Uppity: The Willy T. Ribbs Story
3:00 p.m.

Not rated | Running time 1 hour 49 minutes

Even though he became a Formula Ford auto racing champion in England, Willy T. Ribbs had another race to win in America en route to becoming in 1991 the first African-American driver to compete in the Indy 500. Widely considered the Jackie Robinson of auto racing, Ribbs dealt with racism from car owners, mechanics, sponsors, and fellow drivers who often referred to him as “uppity” behind his back. Directed by Nate Adams and Adam Carolla, Uppity: The Willy T. Ribbs Story features racing footage in downtown Detroit and profiles the controversial figure who broke the color barrier in auto racing during a long career that lasted from the late 1970s to early 2000s. World premiere. 

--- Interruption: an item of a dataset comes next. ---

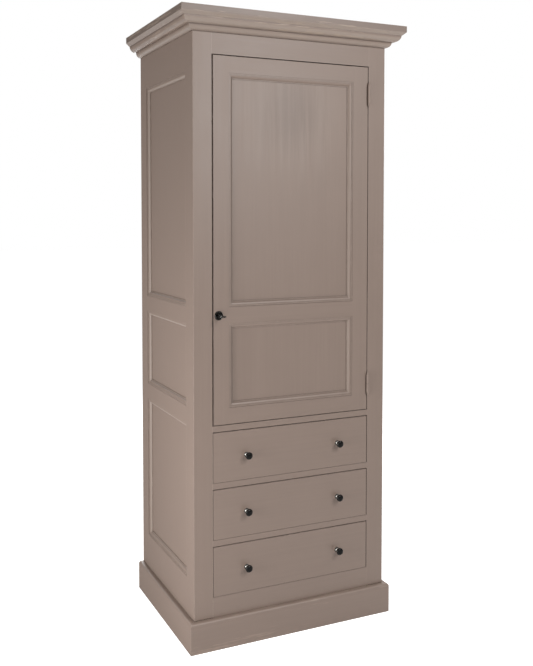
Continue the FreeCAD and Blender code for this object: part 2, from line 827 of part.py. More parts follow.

Discussion: Free Press Sports Digital Planner Kirkland Crawford talks to director Nate Adams and film subject Willy T. Ribbs after the screening.

Bungalow Sessions
6:00 p.m.

Not rated | Running time 1 hour 8 minutes

French filmmaker Nicolas Drolc wanted to make a film about contemporary American roots, folk and gospel music. But he couldn’t afford to leave his home base known as “the bungalow” in North Eastern France. He solved the geographical problem by inviting his favorite musicians to visit him, play in a local dive bar, and subject themselves to improvised questioning and field recordings the next morning at Drolc’s dwellings. The result is a loose, yet intimate discourse featuring Alabama troubadour Andy Dale Petty, former Gories and Detroit legend Danny Kroha, the one-eyed soul-saver Reverend Deadeye, California folk prophet Willy Tea Taylor, folksinger and teacher Possessed by Paul James and basement-gospel artist the Dad Horse Experience.

Discussion: Greg Baise, an independent curator and arts promoter in Detroit, will talk to filmmaker Nicolas Drolc after the screening.